_PROBLEM TO SOLVE:_ Only one stretch of the data below should be repeated: the lines from the line containing "The OpenSCAD and Blender code for this object" through the line containing "UP = Vector((0.921, 0.389, 0.0)).normalized()", inclusive, exactly as they are.

_SUPPLIED MATERIAL:_

···

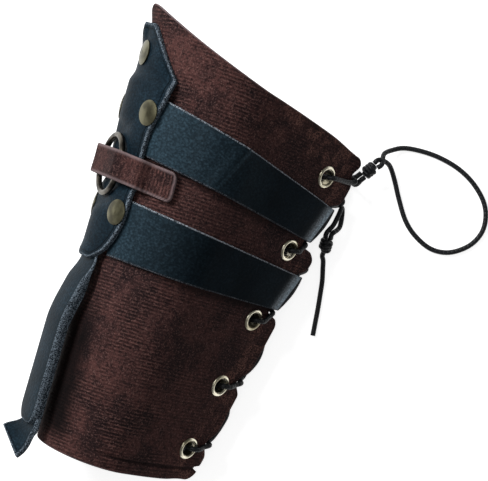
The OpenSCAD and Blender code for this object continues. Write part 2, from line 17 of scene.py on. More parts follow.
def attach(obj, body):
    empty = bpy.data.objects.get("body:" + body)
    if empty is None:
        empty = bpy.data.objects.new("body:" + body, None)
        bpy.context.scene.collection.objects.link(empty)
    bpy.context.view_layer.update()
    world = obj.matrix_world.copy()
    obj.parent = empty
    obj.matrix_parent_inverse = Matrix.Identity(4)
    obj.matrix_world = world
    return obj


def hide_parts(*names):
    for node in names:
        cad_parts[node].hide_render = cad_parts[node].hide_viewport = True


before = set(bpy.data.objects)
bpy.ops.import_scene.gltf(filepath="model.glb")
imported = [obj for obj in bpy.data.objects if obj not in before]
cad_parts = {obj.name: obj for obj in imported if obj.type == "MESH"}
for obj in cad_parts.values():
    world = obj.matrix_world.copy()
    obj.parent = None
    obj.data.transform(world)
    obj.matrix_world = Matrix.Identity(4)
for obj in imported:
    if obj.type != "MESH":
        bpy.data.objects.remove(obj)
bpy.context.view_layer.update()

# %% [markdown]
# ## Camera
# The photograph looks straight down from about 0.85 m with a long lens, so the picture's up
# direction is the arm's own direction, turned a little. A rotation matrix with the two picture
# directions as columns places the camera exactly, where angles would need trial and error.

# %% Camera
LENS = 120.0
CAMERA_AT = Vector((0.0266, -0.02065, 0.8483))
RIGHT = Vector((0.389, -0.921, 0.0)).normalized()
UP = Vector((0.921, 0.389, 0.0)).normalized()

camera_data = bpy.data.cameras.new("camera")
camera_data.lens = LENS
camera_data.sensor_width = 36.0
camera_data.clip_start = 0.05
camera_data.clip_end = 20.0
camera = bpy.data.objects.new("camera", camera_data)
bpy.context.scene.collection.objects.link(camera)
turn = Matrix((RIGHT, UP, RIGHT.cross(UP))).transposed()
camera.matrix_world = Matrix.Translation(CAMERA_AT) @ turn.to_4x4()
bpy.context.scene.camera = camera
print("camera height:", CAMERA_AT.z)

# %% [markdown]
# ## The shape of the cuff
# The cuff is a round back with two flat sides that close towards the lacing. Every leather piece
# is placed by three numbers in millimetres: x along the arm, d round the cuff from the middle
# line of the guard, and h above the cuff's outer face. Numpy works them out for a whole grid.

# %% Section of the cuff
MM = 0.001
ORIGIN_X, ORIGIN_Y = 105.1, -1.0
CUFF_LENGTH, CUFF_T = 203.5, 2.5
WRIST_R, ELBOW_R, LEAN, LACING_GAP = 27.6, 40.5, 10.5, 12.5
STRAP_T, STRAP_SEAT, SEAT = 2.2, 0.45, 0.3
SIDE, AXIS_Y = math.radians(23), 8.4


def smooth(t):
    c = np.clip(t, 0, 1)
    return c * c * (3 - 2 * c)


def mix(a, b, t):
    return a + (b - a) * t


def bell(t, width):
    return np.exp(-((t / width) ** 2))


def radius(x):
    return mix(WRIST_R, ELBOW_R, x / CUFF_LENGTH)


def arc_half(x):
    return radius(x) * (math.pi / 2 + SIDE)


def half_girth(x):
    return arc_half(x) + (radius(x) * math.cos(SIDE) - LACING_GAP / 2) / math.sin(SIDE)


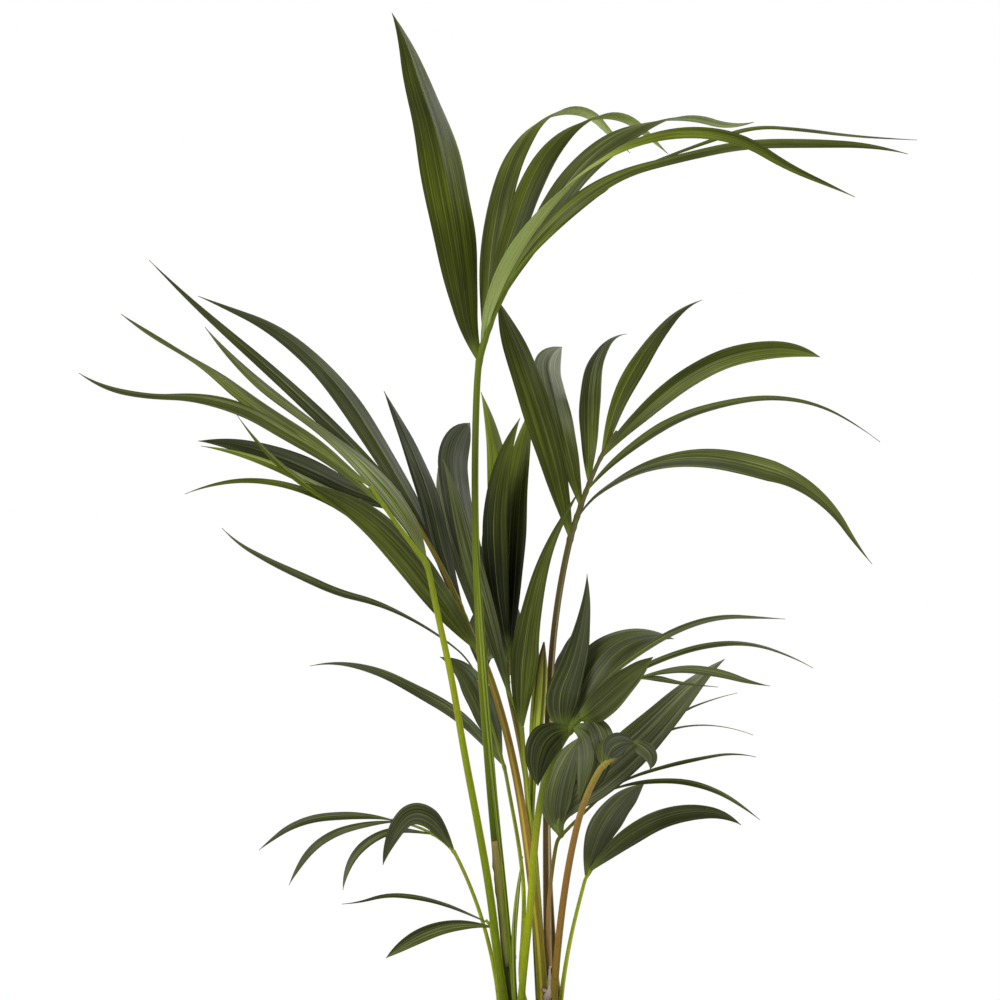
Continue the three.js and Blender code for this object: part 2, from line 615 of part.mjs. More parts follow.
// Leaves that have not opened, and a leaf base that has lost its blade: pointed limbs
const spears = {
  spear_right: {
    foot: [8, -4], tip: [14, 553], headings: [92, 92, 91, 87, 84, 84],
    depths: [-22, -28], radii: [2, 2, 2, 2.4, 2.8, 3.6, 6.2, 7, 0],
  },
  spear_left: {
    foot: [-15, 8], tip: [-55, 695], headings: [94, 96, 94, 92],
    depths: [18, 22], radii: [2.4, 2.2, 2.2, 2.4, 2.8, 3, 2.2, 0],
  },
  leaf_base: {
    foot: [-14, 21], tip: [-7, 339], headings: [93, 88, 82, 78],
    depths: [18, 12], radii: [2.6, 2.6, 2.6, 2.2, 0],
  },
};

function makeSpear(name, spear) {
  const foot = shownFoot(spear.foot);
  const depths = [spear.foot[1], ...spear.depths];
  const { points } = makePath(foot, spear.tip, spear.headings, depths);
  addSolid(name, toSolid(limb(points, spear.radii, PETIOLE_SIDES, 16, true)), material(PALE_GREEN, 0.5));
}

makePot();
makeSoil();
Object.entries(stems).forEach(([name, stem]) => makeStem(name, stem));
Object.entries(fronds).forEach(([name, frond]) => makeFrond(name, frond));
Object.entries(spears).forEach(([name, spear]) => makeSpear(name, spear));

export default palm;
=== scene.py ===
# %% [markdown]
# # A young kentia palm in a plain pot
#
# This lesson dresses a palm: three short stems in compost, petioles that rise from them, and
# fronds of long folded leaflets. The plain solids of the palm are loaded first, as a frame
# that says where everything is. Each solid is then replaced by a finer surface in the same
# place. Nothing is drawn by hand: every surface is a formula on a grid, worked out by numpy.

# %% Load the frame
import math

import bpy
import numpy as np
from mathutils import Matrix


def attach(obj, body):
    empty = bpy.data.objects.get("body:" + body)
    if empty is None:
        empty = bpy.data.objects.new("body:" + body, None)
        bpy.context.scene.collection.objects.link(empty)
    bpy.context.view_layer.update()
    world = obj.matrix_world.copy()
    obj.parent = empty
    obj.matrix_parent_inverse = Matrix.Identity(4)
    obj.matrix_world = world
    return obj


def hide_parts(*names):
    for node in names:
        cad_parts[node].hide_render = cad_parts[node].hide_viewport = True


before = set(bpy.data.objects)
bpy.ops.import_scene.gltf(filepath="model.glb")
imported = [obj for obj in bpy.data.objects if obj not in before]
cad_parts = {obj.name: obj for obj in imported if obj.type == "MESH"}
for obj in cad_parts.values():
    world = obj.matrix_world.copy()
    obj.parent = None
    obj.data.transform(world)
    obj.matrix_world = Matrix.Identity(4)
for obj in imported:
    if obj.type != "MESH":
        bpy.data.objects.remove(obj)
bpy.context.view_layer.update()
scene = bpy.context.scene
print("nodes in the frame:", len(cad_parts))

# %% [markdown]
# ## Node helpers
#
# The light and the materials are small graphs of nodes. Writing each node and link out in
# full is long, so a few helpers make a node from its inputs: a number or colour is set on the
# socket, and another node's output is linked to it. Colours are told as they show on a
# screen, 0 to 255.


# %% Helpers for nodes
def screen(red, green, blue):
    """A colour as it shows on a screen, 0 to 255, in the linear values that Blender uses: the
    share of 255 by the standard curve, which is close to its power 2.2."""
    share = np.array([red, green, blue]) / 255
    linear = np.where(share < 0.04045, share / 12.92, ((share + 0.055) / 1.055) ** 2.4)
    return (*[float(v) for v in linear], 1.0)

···

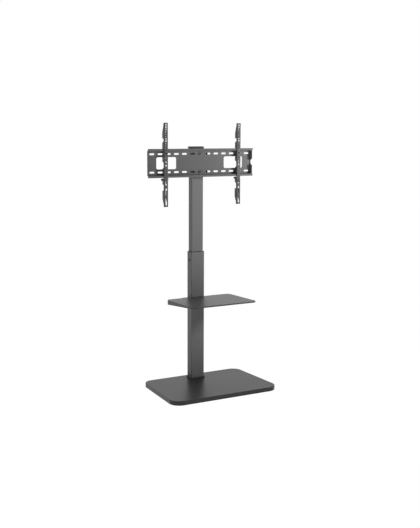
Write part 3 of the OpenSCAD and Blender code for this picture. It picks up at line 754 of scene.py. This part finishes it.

···

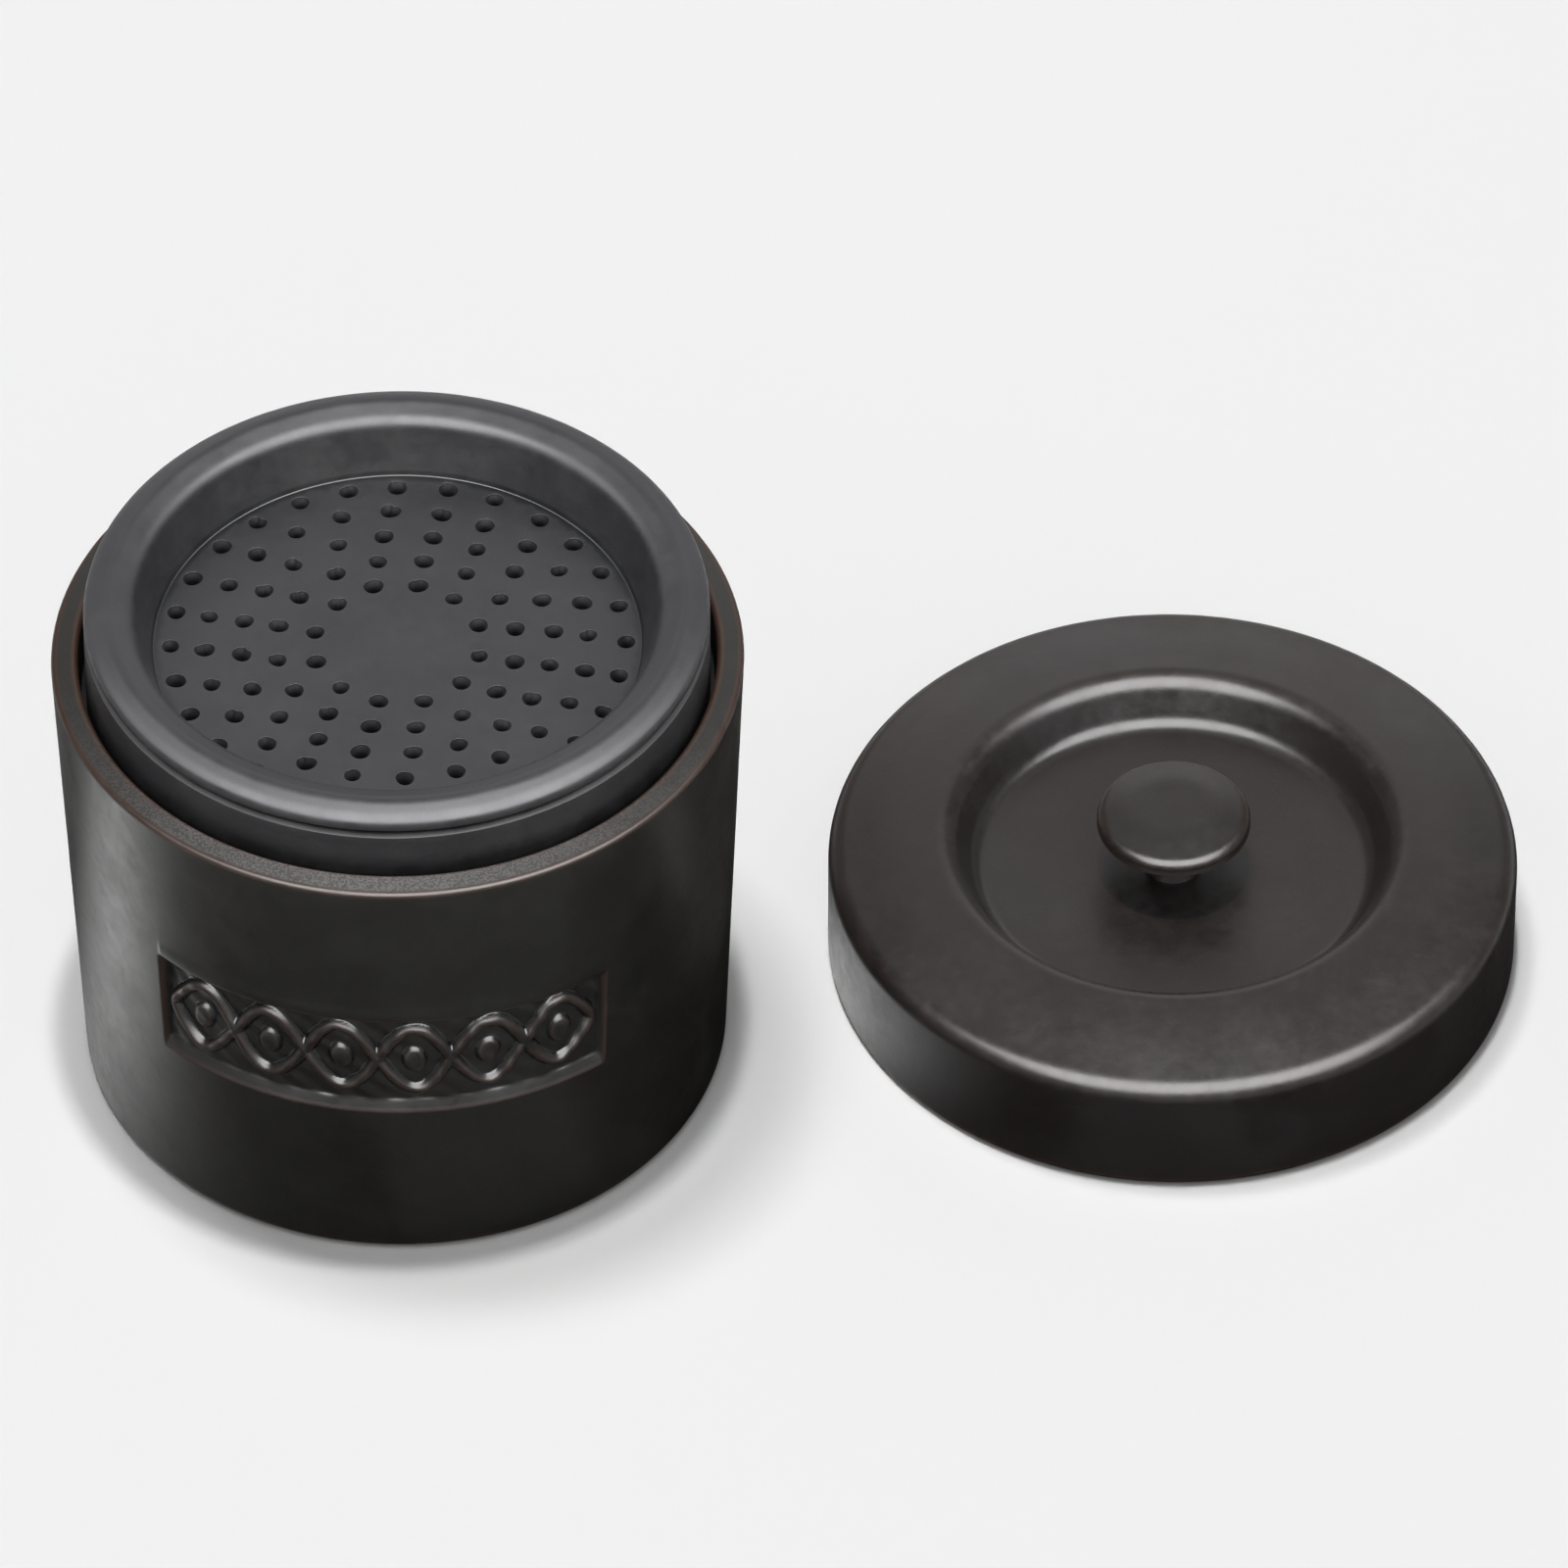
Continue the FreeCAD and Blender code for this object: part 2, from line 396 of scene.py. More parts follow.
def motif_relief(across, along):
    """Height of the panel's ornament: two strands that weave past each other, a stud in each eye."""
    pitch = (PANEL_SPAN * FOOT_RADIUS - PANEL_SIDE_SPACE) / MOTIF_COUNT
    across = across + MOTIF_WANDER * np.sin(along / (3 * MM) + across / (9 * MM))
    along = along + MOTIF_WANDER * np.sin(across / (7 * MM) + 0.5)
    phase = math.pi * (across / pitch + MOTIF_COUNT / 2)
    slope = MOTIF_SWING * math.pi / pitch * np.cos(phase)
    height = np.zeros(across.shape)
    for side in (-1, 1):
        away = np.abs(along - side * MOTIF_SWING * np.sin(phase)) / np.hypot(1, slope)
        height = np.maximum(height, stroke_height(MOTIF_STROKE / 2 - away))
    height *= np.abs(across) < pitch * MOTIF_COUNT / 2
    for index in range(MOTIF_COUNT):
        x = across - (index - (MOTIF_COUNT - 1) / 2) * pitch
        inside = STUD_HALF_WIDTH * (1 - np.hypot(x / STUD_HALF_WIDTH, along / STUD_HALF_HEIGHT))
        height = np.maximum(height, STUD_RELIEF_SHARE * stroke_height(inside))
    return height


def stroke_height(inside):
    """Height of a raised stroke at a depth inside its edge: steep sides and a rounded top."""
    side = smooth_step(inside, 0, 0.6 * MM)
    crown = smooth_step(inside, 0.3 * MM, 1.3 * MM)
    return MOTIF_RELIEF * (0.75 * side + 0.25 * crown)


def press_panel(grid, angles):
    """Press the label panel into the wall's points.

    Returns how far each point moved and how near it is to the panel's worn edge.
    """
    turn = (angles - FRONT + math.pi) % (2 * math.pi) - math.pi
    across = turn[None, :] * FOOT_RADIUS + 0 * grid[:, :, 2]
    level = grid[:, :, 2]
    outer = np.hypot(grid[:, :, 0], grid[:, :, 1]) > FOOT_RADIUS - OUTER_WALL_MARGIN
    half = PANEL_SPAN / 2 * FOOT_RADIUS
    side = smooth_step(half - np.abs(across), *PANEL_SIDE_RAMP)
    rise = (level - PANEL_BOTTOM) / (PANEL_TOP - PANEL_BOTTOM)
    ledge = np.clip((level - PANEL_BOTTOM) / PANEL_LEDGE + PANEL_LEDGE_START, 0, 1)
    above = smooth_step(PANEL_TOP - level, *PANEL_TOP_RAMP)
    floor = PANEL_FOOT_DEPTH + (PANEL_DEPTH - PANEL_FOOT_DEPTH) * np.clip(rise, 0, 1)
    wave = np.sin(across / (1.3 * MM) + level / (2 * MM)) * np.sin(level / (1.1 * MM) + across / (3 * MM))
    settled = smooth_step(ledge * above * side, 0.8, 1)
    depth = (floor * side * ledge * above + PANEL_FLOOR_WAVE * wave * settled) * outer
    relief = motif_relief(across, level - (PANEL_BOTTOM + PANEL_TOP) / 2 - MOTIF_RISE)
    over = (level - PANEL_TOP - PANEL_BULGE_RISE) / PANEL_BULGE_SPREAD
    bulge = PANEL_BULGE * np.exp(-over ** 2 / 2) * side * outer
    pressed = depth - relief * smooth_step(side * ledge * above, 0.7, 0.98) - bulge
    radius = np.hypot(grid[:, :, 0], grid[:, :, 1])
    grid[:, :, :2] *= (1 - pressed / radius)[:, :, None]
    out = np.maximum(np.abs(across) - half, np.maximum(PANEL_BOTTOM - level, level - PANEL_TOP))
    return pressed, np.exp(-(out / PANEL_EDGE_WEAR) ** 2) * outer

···

_FULL SOLUTION:_
The OpenSCAD and Blender code for this object continues. Write part 2, from line 17 of scene.py on. More parts follow.
def attach(obj, body):
    empty = bpy.data.objects.get("body:" + body)
    if empty is None:
        empty = bpy.data.objects.new("body:" + body, None)
        bpy.context.scene.collection.objects.link(empty)
    bpy.context.view_layer.update()
    world = obj.matrix_world.copy()
    obj.parent = empty
    obj.matrix_parent_inverse = Matrix.Identity(4)
    obj.matrix_world = world
    return obj


def hide_parts(*names):
    for node in names:
        cad_parts[node].hide_render = cad_parts[node].hide_viewport = True


before = set(bpy.data.objects)
bpy.ops.import_scene.gltf(filepath="model.glb")
imported = [obj for obj in bpy.data.objects if obj not in before]
cad_parts = {obj.name: obj for obj in imported if obj.type == "MESH"}
for obj in cad_parts.values():
    world = obj.matrix_world.copy()
    obj.parent = None
    obj.data.transform(world)
    obj.matrix_world = Matrix.Identity(4)
for obj in imported:
    if obj.type != "MESH":
        bpy.data.objects.remove(obj)
bpy.context.view_layer.update()

# %% [markdown]
# ## Camera
# The photograph looks straight down from about 0.85 m with a long lens, so the picture's up
# direction is the arm's own direction, turned a little. A rotation matrix with the two picture
# directions as columns places the camera exactly, where angles would need trial and error.

# %% Camera
LENS = 120.0
CAMERA_AT = Vector((0.0266, -0.02065, 0.8483))
RIGHT = Vector((0.389, -0.921, 0.0)).normalized()
UP = Vector((0.921, 0.389, 0.0)).normalized()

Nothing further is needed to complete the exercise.